The dominant model in modern cognitive theory, information processing, proposes that we take information through our senses, and our brain computes it, transforms it into symbols, and responds. The response can be short-term, ouch! hot stove, or longer term: hot stoves hurt; don’t touch them!

The information processing model can be summed in Korzybski’s famous statement above: the frog’s vision detects the change in light and movement as created by possible prey, possible predators, and possible mates. According to the information processing model, the frog’s brain is creating a map from the sensory input from the real world, which can be summarized as the map is not the territory.

But according to Maturana, the frog’s brain is creating a map, not from the real world but from the retina’s result of filtering out unnecessary (for survival) input. The map the frog’s brain is making is a map of the map already supplied by the retina cartographer. By the time the interpretation gets to the frog’s brain, there’s no direct information from the external world. To the frog’s brain, there is no external world, only a map of the map, which can be summarized as the map is the territory.
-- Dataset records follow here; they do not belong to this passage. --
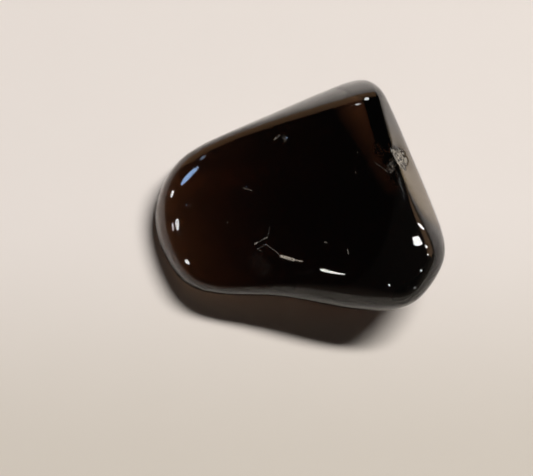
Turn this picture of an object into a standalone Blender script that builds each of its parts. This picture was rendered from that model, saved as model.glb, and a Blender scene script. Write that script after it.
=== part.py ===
# Smoky quartz pocket stone: one tumbled piece of quartz, a rounded wedge that is thin at its
# left end and thick at its right. It has a broad sloping main face, a corner face, a narrow
# facet down its right side and a waist along its near side. It lies on a flat worn into its
# underside, with +Z up and the near side towards -Y.
import bpy
import bmesh
import numpy as np

MM = 0.001

# The stone's centre stands this far above the flat that it lies on.
CENTRE_HEIGHT = 5.1

# Each face is (azimuth, elevation) of its outward normal in degrees, and its distance from
# the stone's centre in millimetres. Azimuth 0 is +X and 90 is +Y, elevation 90 is +Z.
TUMBLED_FACES = {
    "main face": (192.5, 68.4, 5.68),
    "corner face": (331.8, 56.6, 14.27),
    "far bevel": (118.4, 43.5, 9.34),
    "far left bevel": (151.8, 38.8, 12.17),
    "left roll": (192.7, 33.6, 13.13),
    "near left roll": (220.2, 32.3, 14.26),
    "near roll, upper": (247.5, 49.9, 10.57),
    "near roll, lower": (257.5, 29, 13.25),
    "far side": (115, 20, 10.2),
    "far left side": (154, 10, 14.9),
    "left end": (180, 0, 18.5),
    "left end, near": (203, -9, 17.7),
    "near left side": (223, -15, 17.2),
    "near side": (263.7, -22, 12.15),
    "near right side": (291, -21, 16.4),
    "right lobe": (324, -13, 17.8),
    "right end": (343, -7, 19.35),
    "right side": (21, 8, 13.12),
    "far right side": (65, 20, 16.5),
    "under right": (24, -39, 11.5),
    "under far right": (62, -39, 12.3),
    "under far": (106, -45, 12.3),
    "under far left": (161, -48, 16.4),
    "under left": (209, -46, 16.9),
    "under near": (259, -51, 13.2),
    "under near right": (296, -44, 13.6),
    "under right end": (338, -38, 13.6),
    "underside": (0, -90, 5.5),
}
# The faces above run softly into each other, and a larger number makes the edges sharper.
TUMBLED_SHARPNESS = 14

# The right facet was worn flat later than the rest, so both its ridges are crisp.
CRISP_FACES = {"right facet": (13.8, 31.3, 13.62)}
CRISP_SHARPNESS = 45

# A hollow is (azimuth, elevation, share of the radius taken off, angular width in radians).
# The peak dip lies where the main face, the corner face and the right facet meet.
HOLLOWS = {
    "near waist": (264, -20, 0.15, 0.30),
    "peak dip": (6.4, 39, 0.022, 0.07),
}

# Half widths of the ellipsoid whose directions the surface points are spread over.
POINT_SPREAD = (16.0, 14.0, 8.5)
CUBE_CUTS = 30

SMOKE_COLOUR = (0.05, 0.03, 0.018, 1.0)
QUARTZ_IOR = 1.544


def direction(azimuth, elevation):
    azimuth, elevation = np.radians(azimuth), np.radians(elevation)
    return np.array(
        [
            np.cos(elevation) * np.cos(azimuth),
            np.cos(elevation) * np.sin(azimuth),
            np.sin(elevation),
        ]
    )


def reach(towards, faces):
    """For each unit direction, its share of the way out to each face."""
    normals = np.array([direction(azimuth, elevation) for azimuth, elevation, _ in faces])
    distances = np.array([distance for _, _, distance in faces])
    return np.maximum(towards @ normals.T, 0) / distances


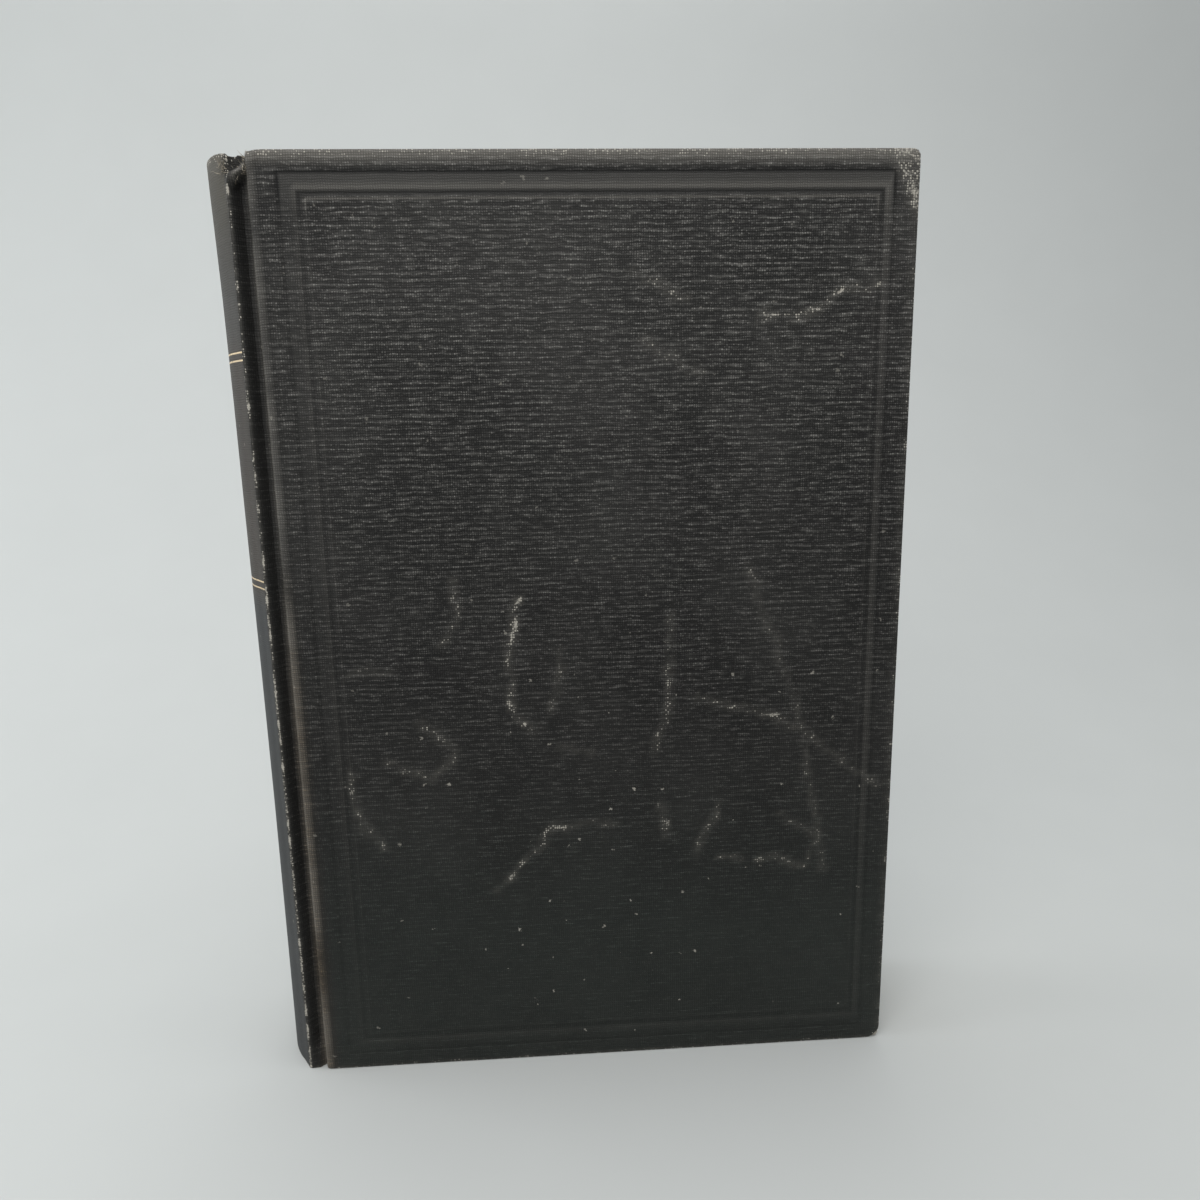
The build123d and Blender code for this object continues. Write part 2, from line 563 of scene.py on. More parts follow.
class PaperGrain(EffectGroup):
    """Soft mottle and fibres of paper or card."""

    name = "paper_grain"
    inputs = {"Place": ("NodeSocketVector", 0.0), "Scale": ("NodeSocketFloat", 1.0)}
    outputs = ("Height", "Mottle")

    @classmethod
    def draw(cls, sheet: NodeSheet, given: bpy.types.NodeOutputs) -> dict[str, Socket]:
        """Fine tooth for height, broad patches for tone.

        Args:
            sheet: The group's nodes.
            given: The group's input sockets.

        Returns:
            A socket for each output.
        """
        place = sheet.vector("MULTIPLY", given["Place"], sheet.even_vector(given["Scale"]))
        return {
            "Height": sheet.noise(place, (2.4, 2.4, 2.4), 3.0, 0.6),
            "Mottle": sheet.noise(place, (0.05, 0.05, 0.05), 4.0, 0.6),
        }


# ---------------------------------------------------------------- finishes


@dataclass(frozen=True)
class Finish:
    """A named material with a principled shader."""

    name: str
    slot: str
    roughness: float = 0.8
    specular: float = 0.4

    def material(self) -> bpy.types.Material:
        """The finish's material, built on first use.

        Returns:
            The material.
        """
        found = bpy.data.materials.get(self.name)
        if found:
            return found
        made = bpy.data.materials.new(self.name)
        made.use_nodes = True
        sheet = NodeSheet(made.node_tree)
        shader = made.node_tree.nodes["Principled BSDF"]
        shader.inputs["Roughness"].default_value = self.roughness
        shader.inputs["Specular IOR Level"].default_value = self.specular
        self.dress(sheet, shader)
        return made

    def dress(self, sheet: NodeSheet, shader: bpy.types.Node) -> None:
        """Draw what varies over the surface."""
        raise NotImplementedError

    def bump(self, sheet: NodeSheet, shader: bpy.types.Node, height: Socket, rise: float) -> None:
        """Feed the shader's normal from a height.

        Args:
            sheet: The material's nodes.
            shader: The principled shader.
            height: From 0 to 1.
            rise: What a height of 1 stands for, in millimetres.
        """
        made = sheet.node("ShaderNodeBump")
        made.inputs["Distance"].default_value = rise * MM
        made.inputs["Strength"].default_value = 1.0
        sheet.feed(made.inputs["Height"], height)
        sheet.feed(shader.inputs["Normal"], made.outputs["Normal"])


@dataclass(frozen=True)
class BookclothFinish(Finish):
    """Black slubbed bookcloth, with painted highlight on the weave's tops and painted shade between
    them, and rubbed pale on its high places.
    """

    # deep is the cloth's black, darkened as painted shade in the weave's hollows; lit is the
    # painted highlight on the rib tops, which the pressed cloth and the dust's bloom also mix
    # towards.
    deep: tuple[float, float, float] = (0.0062, 0.0060, 0.0058)
    lit: tuple[float, float, float] = (0.060, 0.058, 0.054)
    knot: tuple[float, float, float] = (0.20, 0.193, 0.180)
    bare: tuple[float, float, float] = (0.50, 0.47, 0.41)
    pale_and_highlight: tuple[float, float, float] = (0.29, 0.272, 0.243)
    gilt: tuple[float, float, float] = (0.66, 0.52, 0.33)
    rule_heights: tuple[float, ...] = (189.4, 191.2, 134.7, 136.5)
    rule_half_width: float = 0.15
    rise: float = 0.16

    def dress(self, sheet: NodeSheet, shader: bpy.types.Node) -> None:
        """Weave with painted highlight on its tops and painted shade between them, tint, painted
        shade and painted highlight of each part of the case, gilt rules and wear.

        Args:
            sheet: The material's nodes.
            shader: Its principled shader.
        """
        place = sheet.vector_attribute("flat_place")
        _, up, _ = sheet.split(place)
        calendered = sheet.attribute("calendered")
        open_weave = sheet.math("MULTIPLY_ADD", calendered, -0.85, 1.0)
        weave = sheet.use(SlubbedWeave.tree(), Place=place, Rib_Share=open_weave)
        wear = sheet.use(RubbedWear.tree(), Place=place, Rub=sheet.attribute("rub"),
                         Grain=weave.outputs["Knot"])
        dust = sheet.use(DustSpecks.tree(), Place=place, Share=0.5, Size=0.42, Cell=4.4)
        lift = sheet.math("MULTIPLY_ADD", weave.outputs["Rib"], 0.72,
                          sheet.math("MULTIPLY", weave.outputs["Thread"], 0.2))
        # Painted highlight on the tops of the ribs and threads, and painted shade in the hollows
        # between them.
        tops = sheet.ramp(lift, 0.12, 0.85)
        colour = sheet.mix(tops, self.deep, self.lit)
        knots = sheet.math("MULTIPLY", weave.outputs["Knot"],
                           sheet.math("MULTIPLY_ADD", tops, 0.85, 0.08))
        knots = sheet.math("MULTIPLY", knots, sheet.math("MULTIPLY_ADD", calendered, -0.7, 1.0))
        colour = sheet.mix(knots, colour, self.knot)
        flat = sheet.math("MULTIPLY", calendered, 0.36)
        colour = sheet.mix(flat, colour, self.lit)
        colour = sheet.mix(sheet.math("MULTIPLY", dust.outputs["Bloom"], 0.2), colour, self.lit)
        # The tint attribute carries painted shade and painted light as well as the case's colours.
        colour = sheet.mix(1.0, colour, sheet.attribute("tint", as_colour=True), "MULTIPLY")
        # Paler where the pale attribute says: painted highlight on the raised blind lines, the torn
        # fold's crest and the head edge, and paler cloth along the joint edge and at the rubbed
        # corner.
        pale_and_highlight = sheet.math("MULTIPLY", sheet.attribute("pale"),
                           sheet.math("MULTIPLY_ADD", weave.outputs["Thread"], 0.7, 0.5))
        colour = sheet.mix(pale_and_highlight, colour, self.pale_and_highlight)
        haze = sheet.math("MULTIPLY", wear.outputs["Haze"], 0.13)
        colour = sheet.mix(haze, colour, self.bare)
        gold = self._rules(sheet, place, up)
        colour = sheet.mix(gold, colour, self.gilt)
        speck = sheet.math("MULTIPLY", dust.outputs["Specks"], sheet.attribute("specked"))
        worn = sheet.math("MAXIMUM", sheet.math("MULTIPLY", speck, 0.6),
                          sheet.math("MULTIPLY", wear.outputs["Mask"], 0.85))
        colour = sheet.mix(worn, colour, self.bare)
        sheet.feed(shader.inputs["Base Color"], colour)
        rough = sheet.ramp(tops, 0.0, 1.0, self.roughness + 0.06, self.roughness - 0.08)
        rough = sheet.math("MULTIPLY_ADD", calendered, -0.1, rough)
        rough = sheet.math("MULTIPLY_ADD", gold, -0.2, rough)
        rough = sheet.math("MULTIPLY_ADD", worn, 0.2, rough)
        sheet.feed(shader.inputs["Roughness"], rough)
        sheet.feed(shader.inputs["Metallic"], sheet.math("MULTIPLY", gold, 0.7))
        self.bump(sheet, shader, weave.outputs["Height"], self.rise)

    def _rules(self, sheet: NodeSheet, place: Socket, up: Socket) -> Socket:
        """Gilt rules across the round of the spine, broken where the gold has gone.

        Args:
            sheet: The material's nodes.
            place: The place on the flat sheet.
            up: Its height.

        Returns:
            1 on the gold.
        """
        near = None
        for level in self.rule_heights:
            away = sheet.math("ABSOLUTE", sheet.math("SUBTRACT", up, level))
            near = away if near is None else sheet.math("MINIMUM", near, away)
        line = sheet.ramp(near, self.rule_half_width, self.rule_half_width + 0.08, 1.0, 0.0)
        round_part = sheet.ramp(sheet.attribute("round_part"), 0.45, 0.55)
        kept = sheet.ramp(sheet.noise(place, (1.1, 0.8, 1.1), 2.0), 0.3, 0.42)
        return sheet.math("MULTIPLY", sheet.math("MULTIPLY", line, round_part), kept)


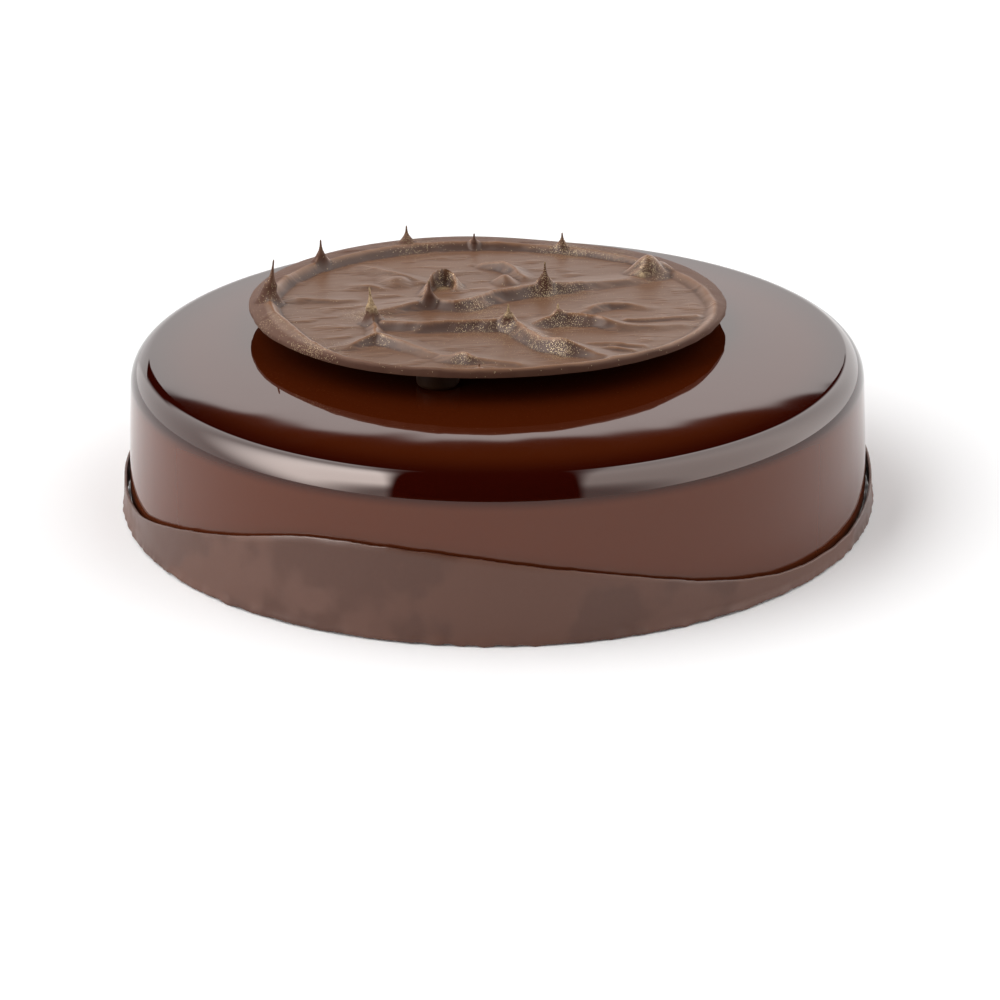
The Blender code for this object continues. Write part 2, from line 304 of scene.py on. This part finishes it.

From the initial research on frog vision, Maturana (joined by student-turned–colleague neurobiologist and mathematician Francisco Varela), developed a concept of cognition based on evolutionary biology rather than the (computer-derived metaphor) information processing model. Maturana developed a hypothesis that the frog’s brain was not processing sensory input but was responding to disturbances to the senses—perturbations. That is, the nervous system has no input from the outside, but is only perturbated. To repeat: the frog’s brain is not processing information; its vision is created by updating its neural system, just as mine was when I heard the sound of the truck and the knock on the door.